--- Start INFORMATION SUPPLIED ---

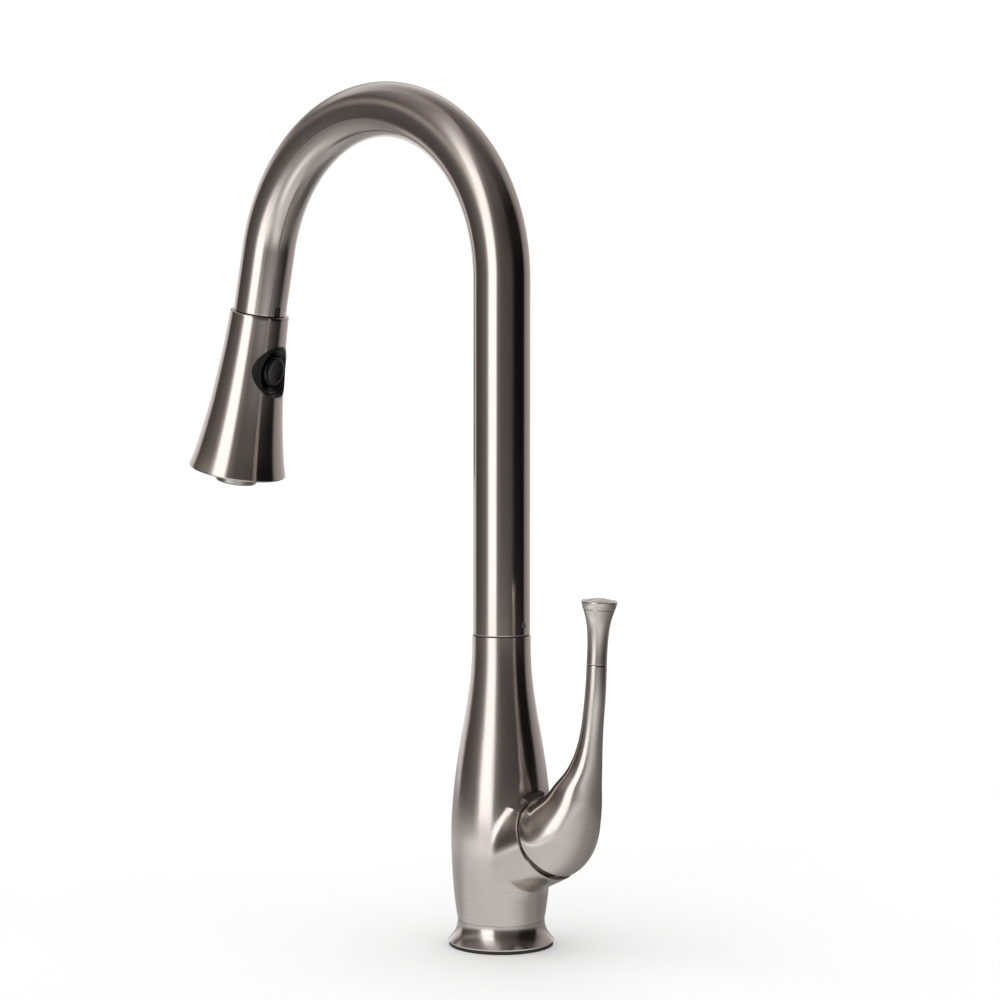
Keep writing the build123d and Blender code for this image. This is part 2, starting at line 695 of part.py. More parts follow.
# ---------------------------------------------------------------- build
PARTS = [
    deck_gasket, base_flange, faucet_body,
    cartridge_body, port_seals, fixed_disc, moving_disc, disc_driver, cartridge_carrier, pivot_pin,
    retaining_nut, cartridge_bonnet,
    control_stem, handle_lever, handle_set_screw, handle_knob, knob_stud, knob_cap,
    spout_tube, spout_set_screw, dock_insert, spout_adapter, spout_o_rings, glide_ring,
    hose_lower, hose_tail_fitting, hose_upper, hose_pull_section, hose_ferrule, hose_end_fitting,
    head_shell, head_core, neck_washer, swivel_seal, retaining_clip, check_valve,
    button_bezel, mode_button, diverter_spool, button_spring,
    spray_face, spray_nozzles, aerator_housing, aerator_insert, aerator_washer,
]


def main():
    os.makedirs("parts", exist_ok=True)
    for make in PARTS:
        export_step(make(), f"parts/{make.__name__}.step")


main()
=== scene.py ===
"""Pull-down kitchen faucet in brushed nickel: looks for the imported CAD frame.

Metres, +Z up, in the CAD's frame: the column's axis is Z, the spout reaches towards -X and the
lever stands on the +X side. Sizes named below are millimetres. Tube, spray head, lever, knob and the
sliding hose are rebuilt as quad skins that know which way they are brushed; body and flange keep
their CAD mesh with a brushing map, and everything else keeps its CAD mesh as it is.
"""

import json
from math import atan2, cos, hypot, pi, radians, sin, sqrt, tau

import bmesh
import bpy
import numpy as np
from mathutils import Matrix, Vector


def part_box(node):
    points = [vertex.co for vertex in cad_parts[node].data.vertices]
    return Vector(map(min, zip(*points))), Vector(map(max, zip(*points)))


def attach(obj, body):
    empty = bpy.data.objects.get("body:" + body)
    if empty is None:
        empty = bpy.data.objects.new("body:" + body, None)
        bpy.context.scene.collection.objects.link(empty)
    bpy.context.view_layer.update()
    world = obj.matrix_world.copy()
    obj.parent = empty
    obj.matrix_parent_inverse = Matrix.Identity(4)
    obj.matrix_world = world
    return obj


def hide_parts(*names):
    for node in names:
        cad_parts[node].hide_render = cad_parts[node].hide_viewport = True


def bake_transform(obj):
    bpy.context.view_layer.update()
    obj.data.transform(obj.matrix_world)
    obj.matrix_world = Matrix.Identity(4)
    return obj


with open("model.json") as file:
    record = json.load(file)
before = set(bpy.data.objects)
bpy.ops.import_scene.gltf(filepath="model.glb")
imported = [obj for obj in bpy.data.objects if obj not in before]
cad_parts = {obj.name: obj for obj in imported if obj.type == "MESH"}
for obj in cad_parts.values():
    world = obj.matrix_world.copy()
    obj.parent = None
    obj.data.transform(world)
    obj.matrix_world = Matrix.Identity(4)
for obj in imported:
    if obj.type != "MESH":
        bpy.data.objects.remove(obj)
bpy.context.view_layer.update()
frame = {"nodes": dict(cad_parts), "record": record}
MM = 0.001
BRUSH = "brush"         # UV map, in metres: u runs with the brushing, v across it


# ---------------------------------------------------------------- frames of the CAD
TUBE_R = 14.0
TUBE_WALL = 1.2
TUBE_FOOT_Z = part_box("spout_tube")[0].z / MM
RISER_TOP_Z = 322.5
ARC_R = 86.4
SWEEP = radians(167.5)
WAND = 34.3             # straight part of the tube after the arc
HEAD_TURN = radians(12)     # the docked head is turned a little about its own axis
BARREL_Z = 39.6
BARREL_TILT = 25.8      # degrees above the deck
PIVOT_S = 38.6          # lever's pivot, along the barrel
KNOB_FOOT = (62.3, 141.4)
KNOB_LEAN = 3.1         # degrees off upright, away from the column


def frame_matrix(origin, x_axis, z_axis):
    """Matrix of a local frame whose x and z axes are given; origin in millimetres."""
    x, z = Vector(x_axis).normalized(), Vector(z_axis).normalized()
    y = z.cross(x)
    turn = Matrix((x, y, z)).transposed().to_4x4()
    return Matrix.Translation(Vector(origin)) @ turn


def spout_frame(s):
    """Frame of the spout's centreline at the length s from the tube's foot: z runs with the water."""
    riser, bend = RISER_TOP_Z - TUBE_FOOT_Z, ARC_R * SWEEP
    if s <= riser:
        return frame_matrix((0, 0, TUBE_FOOT_Z + s), (1, 0, 0), (0, 0, 1))
    a = min(s - riser, bend) / ARC_R
    past = max(s - riser - bend, 0.0)
    along = Vector((-sin(a), 0, cos(a)))
    place = Vector((-ARC_R + ARC_R * cos(a), 0, RISER_TOP_Z + ARC_R * sin(a))) + along * past
    return frame_matrix(place, (cos(a), 0, sin(a)), along)


SPOUT_LENGTH = RISER_TOP_Z - TUBE_FOOT_Z + ARC_R * SWEEP + WAND
MOUTH = spout_frame(SPOUT_LENGTH)
OUTLET = frame_matrix(MOUTH.translation, -MOUTH.col[0].xyz, -MOUTH.col[2].xyz)
HEAD = OUTLET @ Matrix.Rotation(HEAD_TURN, 4, "Z")


def slope(degrees):
    """Direction in the plane of symmetry that rises from +X by this many degrees."""
    a = radians(degrees)
    return (cos(a), 0, sin(a))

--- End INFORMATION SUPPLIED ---

WORK INSTRUCTIONS »
Can you give every line above again, exactly as written?

RESULT OF THE TASK »
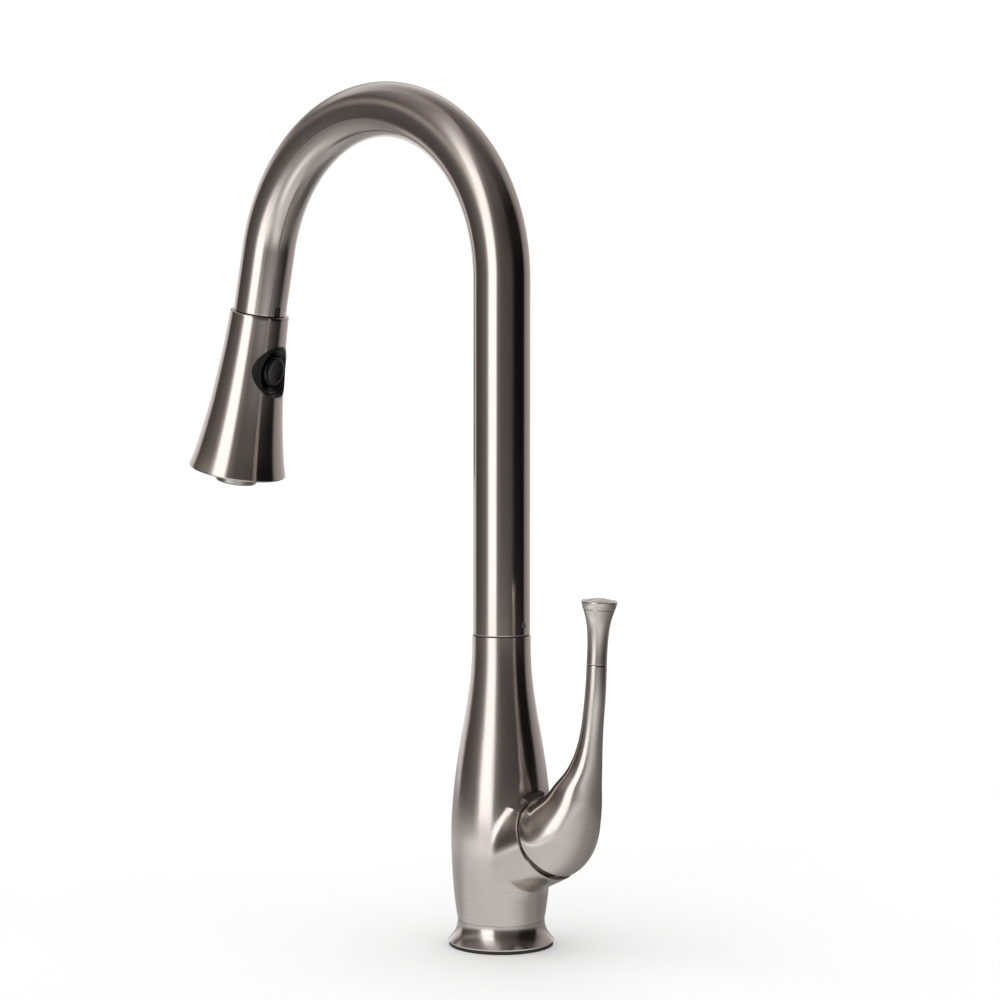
Keep writing the build123d and Blender code for this image. This is part 2, starting at line 695 of part.py. More parts follow.
# ---------------------------------------------------------------- build
PARTS = [
    deck_gasket, base_flange, faucet_body,
    cartridge_body, port_seals, fixed_disc, moving_disc, disc_driver, cartridge_carrier, pivot_pin,
    retaining_nut, cartridge_bonnet,
    control_stem, handle_lever, handle_set_screw, handle_knob, knob_stud, knob_cap,
    spout_tube, spout_set_screw, dock_insert, spout_adapter, spout_o_rings, glide_ring,
    hose_lower, hose_tail_fitting, hose_upper, hose_pull_section, hose_ferrule, hose_end_fitting,
    head_shell, head_core, neck_washer, swivel_seal, retaining_clip, check_valve,
    button_bezel, mode_button, diverter_spool, button_spring,
    spray_face, spray_nozzles, aerator_housing, aerator_insert, aerator_washer,
]


def main():
    os.makedirs("parts", exist_ok=True)
    for make in PARTS:
        export_step(make(), f"parts/{make.__name__}.step")


main()
=== scene.py ===
"""Pull-down kitchen faucet in brushed nickel: looks for the imported CAD frame.

Metres, +Z up, in the CAD's frame: the column's axis is Z, the spout reaches towards -X and the
lever stands on the +X side. Sizes named below are millimetres. Tube, spray head, lever, knob and the
sliding hose are rebuilt as quad skins that know which way they are brushed; body and flange keep
their CAD mesh with a brushing map, and everything else keeps its CAD mesh as it is.
"""

import json
from math import atan2, cos, hypot, pi, radians, sin, sqrt, tau

import bmesh
import bpy
import numpy as np
from mathutils import Matrix, Vector


def part_box(node):
    points = [vertex.co for vertex in cad_parts[node].data.vertices]
    return Vector(map(min, zip(*points))), Vector(map(max, zip(*points)))


def attach(obj, body):
    empty = bpy.data.objects.get("body:" + body)
    if empty is None:
        empty = bpy.data.objects.new("body:" + body, None)
        bpy.context.scene.collection.objects.link(empty)
    bpy.context.view_layer.update()
    world = obj.matrix_world.copy()
    obj.parent = empty
    obj.matrix_parent_inverse = Matrix.Identity(4)
    obj.matrix_world = world
    return obj


def hide_parts(*names):
    for node in names:
        cad_parts[node].hide_render = cad_parts[node].hide_viewport = True


def bake_transform(obj):
    bpy.context.view_layer.update()
    obj.data.transform(obj.matrix_world)
    obj.matrix_world = Matrix.Identity(4)
    return obj


with open("model.json") as file:
    record = json.load(file)
before = set(bpy.data.objects)
bpy.ops.import_scene.gltf(filepath="model.glb")
imported = [obj for obj in bpy.data.objects if obj not in before]
cad_parts = {obj.name: obj for obj in imported if obj.type == "MESH"}
for obj in cad_parts.values():
    world = obj.matrix_world.copy()
    obj.parent = None
    obj.data.transform(world)
    obj.matrix_world = Matrix.Identity(4)
for obj in imported:
    if obj.type != "MESH":
        bpy.data.objects.remove(obj)
bpy.context.view_layer.update()
frame = {"nodes": dict(cad_parts), "record": record}
MM = 0.001
BRUSH = "brush"         # UV map, in metres: u runs with the brushing, v across it


# ---------------------------------------------------------------- frames of the CAD
TUBE_R = 14.0
TUBE_WALL = 1.2
TUBE_FOOT_Z = part_box("spout_tube")[0].z / MM
RISER_TOP_Z = 322.5
ARC_R = 86.4
SWEEP = radians(167.5)
WAND = 34.3             # straight part of the tube after the arc
HEAD_TURN = radians(12)     # the docked head is turned a little about its own axis
BARREL_Z = 39.6
BARREL_TILT = 25.8      # degrees above the deck
PIVOT_S = 38.6          # lever's pivot, along the barrel
KNOB_FOOT = (62.3, 141.4)
KNOB_LEAN = 3.1         # degrees off upright, away from the column


def frame_matrix(origin, x_axis, z_axis):
    """Matrix of a local frame whose x and z axes are given; origin in millimetres."""
    x, z = Vector(x_axis).normalized(), Vector(z_axis).normalized()
    y = z.cross(x)
    turn = Matrix((x, y, z)).transposed().to_4x4()
    return Matrix.Translation(Vector(origin)) @ turn


def spout_frame(s):
    """Frame of the spout's centreline at the length s from the tube's foot: z runs with the water."""
    riser, bend = RISER_TOP_Z - TUBE_FOOT_Z, ARC_R * SWEEP
    if s <= riser:
        return frame_matrix((0, 0, TUBE_FOOT_Z + s), (1, 0, 0), (0, 0, 1))
    a = min(s - riser, bend) / ARC_R
    past = max(s - riser - bend, 0.0)
    along = Vector((-sin(a), 0, cos(a)))
    place = Vector((-ARC_R + ARC_R * cos(a), 0, RISER_TOP_Z + ARC_R * sin(a))) + along * past
    return frame_matrix(place, (cos(a), 0, sin(a)), along)


SPOUT_LENGTH = RISER_TOP_Z - TUBE_FOOT_Z + ARC_R * SWEEP + WAND
MOUTH = spout_frame(SPOUT_LENGTH)
OUTLET = frame_matrix(MOUTH.translation, -MOUTH.col[0].xyz, -MOUTH.col[2].xyz)
HEAD = OUTLET @ Matrix.Rotation(HEAD_TURN, 4, "Z")


def slope(degrees):
    """Direction in the plane of symmetry that rises from +X by this many degrees."""
    a = radians(degrees)
    return (cos(a), 0, sin(a))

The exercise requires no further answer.